Yes, it's been over three months since my last blog post. "What have you been doing?" I hear you (the hypothetical reader) ask. Well... well I'll tell you.
Having left my previous permanent position in January, I decided the time was right for a career break. Having been inspired to take a career break some six years ago, I knew how rejuvenating time off work can be and how reinvigorating it is when you finally have some time to pick and choose what it is you want to do and, more importantly, how. Indeed, last time I took a career break I ended up founding a company which - while not successful enough to prevent me having to return to employment - was massively educational, incredibly liberating and a whole lot of fun.
However, my motivations for this career break are vastly different to those of six years ago.

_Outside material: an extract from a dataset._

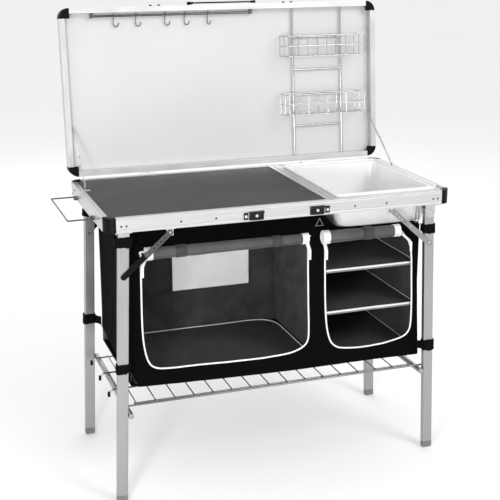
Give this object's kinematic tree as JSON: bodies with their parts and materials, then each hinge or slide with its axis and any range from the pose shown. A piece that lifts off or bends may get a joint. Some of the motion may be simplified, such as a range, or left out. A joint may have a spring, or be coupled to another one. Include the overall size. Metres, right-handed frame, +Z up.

At that time I had just emerged from a somewhat turbulent relationship and was looking to - sorry for the cliché - "re-find" myself; this time I am in a stable and happy relationship with my partner who last year gave birth to our little baby girl. And while, six years ago, I could - and was happy to - survive on very meagre savings, I am now lucky enough to be in a position where financial pressures are not an issue, at least in the short-term. Finally, while I had very little idea of what I was going to do during my last career break (which itself was extremely liberating in that you are suddenly open to being able to say "yes" to pretty much anything) this time I have a much more developed concept of how I want to use this opportunity.
While my motivations and desires for the coming months will be the subject of future blog posts, I have started putting together a public Trello board of ideas/projects I want to undertake. It's just a start and by no means comprehensive but I thought some transparency around my ideas and goals (not to mention progress!) would be good for me.
For now though I want to share what I've been doing - and why there have been no blog posts - for the last three months. You see, a primary motivation for taking time out of my career now was to spend time with my young family and maximise the use of my partner's remaining maternity leave. To this end, shortly after leaving my previous job, my partner and I decided to take our baby on a road trip around Europe.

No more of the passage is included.